Step 18: Rough Profile
I used a 5/8" diameter endmill to rough away the extra material around the outside of the part using a 2D adaptive toolpath. Notice that my stepover is small (0.075") but my feedrate is high (180 IPM) -- this is classic "High Speed Machining" in action, and the Haas VF2 takes it like a champ!
Step 19: Finish Profile
Using the same 5/8" endmill, I finished the outside profile with a 2D contour toolpath.
Step 20: Rough Stepdown
Using the face mill, I removed the bulk of the material with a 2D Adaptive toolpath. In hindsight, I should have used a 3D adaptive toolpath instead so that the inside chamfer got roughed out too... but anyhow this worked fine for my purposes.
Step 21: Chamfer Outside Rim
Using the 1/2" 90-deg chamfer-mill, I put a 0.025" bevel on the outside edge of the part.
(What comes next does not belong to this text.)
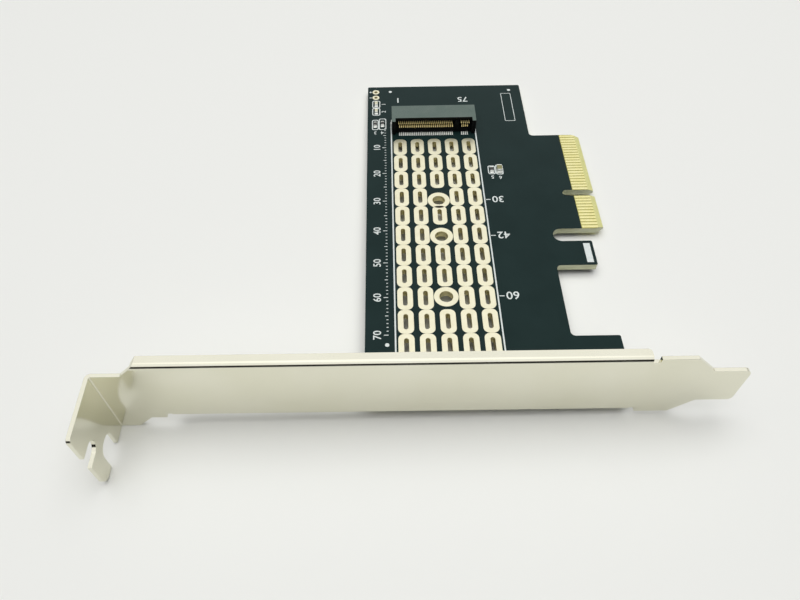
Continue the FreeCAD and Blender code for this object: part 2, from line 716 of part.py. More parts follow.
save("circuit_board", circuit_board())
save("edge_contacts_component_side", edge_contacts(0))
save("edge_contacts_solder_side", edge_contacts(SOLDER_FACE - PLATING))
save("heat_pads_component_side", heat_pad_columns())
for length in DRIVE_LENGTHS:
    save("drive_hole_pads_" + str(length), drive_hole_pads(length))
save("header_hole_plating", [header_eyelet(x, y) for x, y in header_places()])
save("drive_socket_housing", drive_socket_housing())
save("socket_contacts_upper", socket_contacts_upper())
save("socket_contacts_lower", socket_contacts_lower())
save("socket_hold_downs", socket_hold_downs())
for datum_x, datum_y, chips in ((BOARD_LEFT, HEADER_FIRST_Y, LEFT_CHIPS), (DRIVE_X, 0, DRIVE_CHIPS)):
    for name, x, y, width, length, height in chips:
        save(name, chip(datum_x + x, datum_y + y, width, length, height))
save("bracket", bracket())
for name, x in zip(("bracket_screw_left", "bracket_screw_right"), SCREW_XS):
    save(name, bracket_screw(x))
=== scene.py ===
import math

import bmesh
import bpy
from mathutils import Matrix, Vector


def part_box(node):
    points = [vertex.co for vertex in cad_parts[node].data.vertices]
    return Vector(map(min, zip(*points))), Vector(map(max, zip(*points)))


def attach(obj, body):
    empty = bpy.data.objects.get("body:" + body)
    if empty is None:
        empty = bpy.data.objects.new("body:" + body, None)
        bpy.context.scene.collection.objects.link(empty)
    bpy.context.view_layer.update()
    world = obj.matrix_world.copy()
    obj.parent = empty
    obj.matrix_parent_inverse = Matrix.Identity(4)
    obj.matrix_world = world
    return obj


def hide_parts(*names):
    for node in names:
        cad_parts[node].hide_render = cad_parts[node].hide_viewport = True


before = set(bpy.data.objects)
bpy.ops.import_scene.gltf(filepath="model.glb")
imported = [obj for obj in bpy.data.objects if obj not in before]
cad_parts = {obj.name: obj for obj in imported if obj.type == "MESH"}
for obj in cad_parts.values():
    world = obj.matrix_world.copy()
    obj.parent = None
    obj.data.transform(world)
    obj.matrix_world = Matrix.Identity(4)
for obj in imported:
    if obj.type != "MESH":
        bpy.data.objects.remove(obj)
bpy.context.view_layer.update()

# A passive card that carries a drive: board, heat pads, socket, small parts, print and folded bracket. It
# lies flat in its own frame, component face up at height 0. Shapes are worked in millimetres and brought to
# metres as each piece is finished. The housing, contacts, feet and bracket start from the frame's own meshes.
MM = 0.001

# Board, by its edges and corners. A pair is a length along X and a width along Y.
BOARD_THICKNESS = 1.57
BOARD_LEFT = -55.85
BOARD_EDGE = -12.95
FAR_EDGE = 44.6
NEAR_EDGE = -56.4
OUTER_CORNER = 0.4
INNER_CORNER = 1.0
TONGUE_FAR = 22.1
TONGUE_NEAR = -12.1
KEY_DEPTH = 7.75
KEY_HALF_WIDTH = 1.0
HOOK_FAR = -16.0
HOOK_NEAR = -23.4
HOOK_X = -3.65
HOOK_GAP_X = -12.27
LOBE_FAR = -42.7
LOBE_X = -2.75
TIP_CHAMFER = (2.0, 0.7)
BEVEL_LENGTH = 1.3
BEVEL_DEPTH = 0.45
COPPER = 0.05
INK = 0.02
MASK_EDGE = 5.2
SCREW_HOLE = 1.7

# Card-edge contacts
FINGER_ROOT = 5.1
FINGER_WIDTH = 0.7
NEAR_FINGERS = [-1.5 - place for place in range(11)]
FAR_FINGERS = [1.5 + place for place in range(21)]

# Drive place: its centre line, its inner end, and the slotted pads and plated holes under it
DRIVE_X = -38.25
DRIVE_END = 28.1
DRIVE_LENGTHS = (30, 42, 60, 80)
DRIVE_HOLE = 1.5
DRIVE_PAD = 2.7
COLUMN_PITCH = 4.48
ROW_PITCH = 6.3
FIRST_ROW = 18.2
PAD_COLUMNS = range(-2, 3)
PAD_ROWS = range(12)
PAD_HALF_WIDTH = 1.7
PAD_CORNER = 1.3
PAD_SEAM = 0.01
SLOT_HALF_WIDTH = 0.5
SLOT_HALF_LENGTH = 2.0

# Two plated holes of a header that isn't fitted
HEADER_EYELETS = ((-53.6, 39.66), (-53.6, 42.2))
HEADER_HOLE = 0.45
HEADER_PAD = 0.97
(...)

Step 22: Chamfer Inside Rim
Using the same 1/2" 90-deg chamfer-mill, I put a 0.25" bevel on the inside rim of the part. Because this is a fairly large edge-break, I wanted to do this in 5 steps @ 0.05" each... however I was having a hard time getting Fusion 360 to do this for me (using the "multiple passes" feature) and so instead I came up with a simple work-around whereby I made 5 copies of the toolpath, and set different amount of stock-to-leave for each one.
Step 23: Skim Stepdown
After running the inside chamfering toolpaths, I noticed that my lead-ins and lead-outs were leaving witness marks on the otherwise nice and shiny stepdown surface... so I removed an additional 0.005" with the face-mill in order to have a perfect looking end product.
Step 24: OP-3 Setup in Fusion 360
For the final step of this process, I duplicated my OP-2 setup, removing all of the toolpaths relating to the Lang clamping studs and profile cutting. I also inserted four clamping studs into my CAD model, and specified these bodies as "fixture" in the job setup. It seems that currently Fusion 360 does not detect fixture collisions during simulation, however I anticipate that soon this feature will exist, which is why I've added this step to my job setup.
From there, I flipped the fixture over, locked it onto the Lang receiver plate, and ran the face-milling and chamfering toolpaths to create a stepdown on the other side of the fixture.
Step 25: Fixture Blank Is Complete; Ready for 5-axis Machining on Matsuura MX-330
Here you can see the completed fixture blank -- so shiny and sweet...
Of course this is not the end of my journey with this project; however it does seem like a good stopping point for this instructable. Any of you who are following along have probably modified the design to suit the parts that you want to make (rather than the wooden strips that I will make with this fixture) so the steps that I've taken to after this point are probably not so relevant for you.
The final picture shows this fixture plate with tooling pockets installed, and loaded onto the Matsuura MX-330 at Pier 9, ready for some 5-axis machining action! As you can see, the overall size of this fixture pretty much maxes out the work envelope on the MX-330 but lucky for me, I was able to reach all of my tooling pockets within the X/Y travel limits.
Thanks for reading along, and I wish you the best of luck in solving your own workholding puzzles!